MAP 1: No 1 Squadron RCAF Movements 1940-41 (right-click on image to display enlarged view in new tab)
MAP 2: 401 Squadron Movements in UK 1941-44
MAP 3: 401 Enlargement Detail of Map 2
MAP 4: 401 Squadron Movements in Europe 1944-45

401 Squadron History Summary 1940-45

401 Squadron History Summary 1940-45 Page 2

401 Squadron History Summary 1940-45 Page 3

401 Squadron History Summary 1940-45 Page 4

History of the Squadron Post-WWII (Aircraft: Vampire III, Sabre V, Expeditor, Otter, Kiowa, Hornet)

The squadron was reactivated as No 401 (F) Sqn (Aux) on 15 April 1946 at RCAF Station St. Hubert, Quebec . It was retitled ‘401 "City of Westmount" (F) Sqn (Aux)’ on September 4, 1952. The squadron flew de Havilland Vampire Mk. III and Canadair Sabre Mk. 5 aircraft in a fighter role until October 1958 when it was reassigned to a light transport and emergency rescue role, was re-designated '401 Squadron "City of Westmount" Sqn (Aux)' on November 1, 1958 and re-equipped with Beechcraft Expeditor and de Havilland Otter aircraft. The squadron was awarded a Squadron Standard on 5 May 1962. It was integrated into the Canadian Armed Forces as No 401 “City of Westmount” Air Reserve Squadron in January 1969. It was again re-designated '401 Helicopter Operational Training Squadron' on October 22, 1991. Flying the CH-136 Kiowa helicopter out of St. Hubert, Quebec. 401 Squadron was disbanded on June 23, 1996, after 55 years of operation.
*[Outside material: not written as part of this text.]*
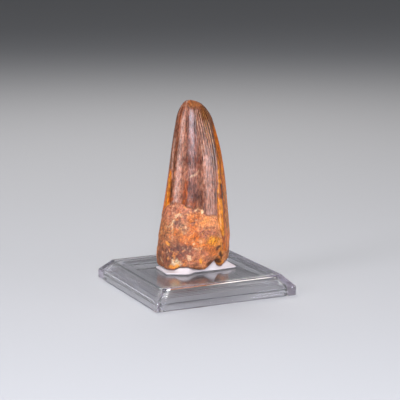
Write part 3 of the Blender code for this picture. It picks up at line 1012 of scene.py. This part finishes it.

The unit was reactivated as 401 Tactical Fighter Squadron on June 30, 2015, incorporating personnel from No 409 Tactical Fighter Squadron, flying the CF-18 Hornet aircraft. It celebrated its 100th Anniversary in 2018. Its first deployment was to Kuwait for offensive operations during Operation Impact, which is part of the Canadian Government’s approach to the Middle East. The reformed 401 Squadron complements the duties of 409 Tac F Sqn and, assisted by 410 Tactical Fighter (Operational Training) Squadron, deploys tactical fighter forces to meet Canadian and allied defence needs. It is based at Cold Lake, Alberta as part of RCAF 4 Wing. Under the umbrella of the NORAD mission, fighter crews are on stand-by 24/7 ready to respond to any aerospace threat.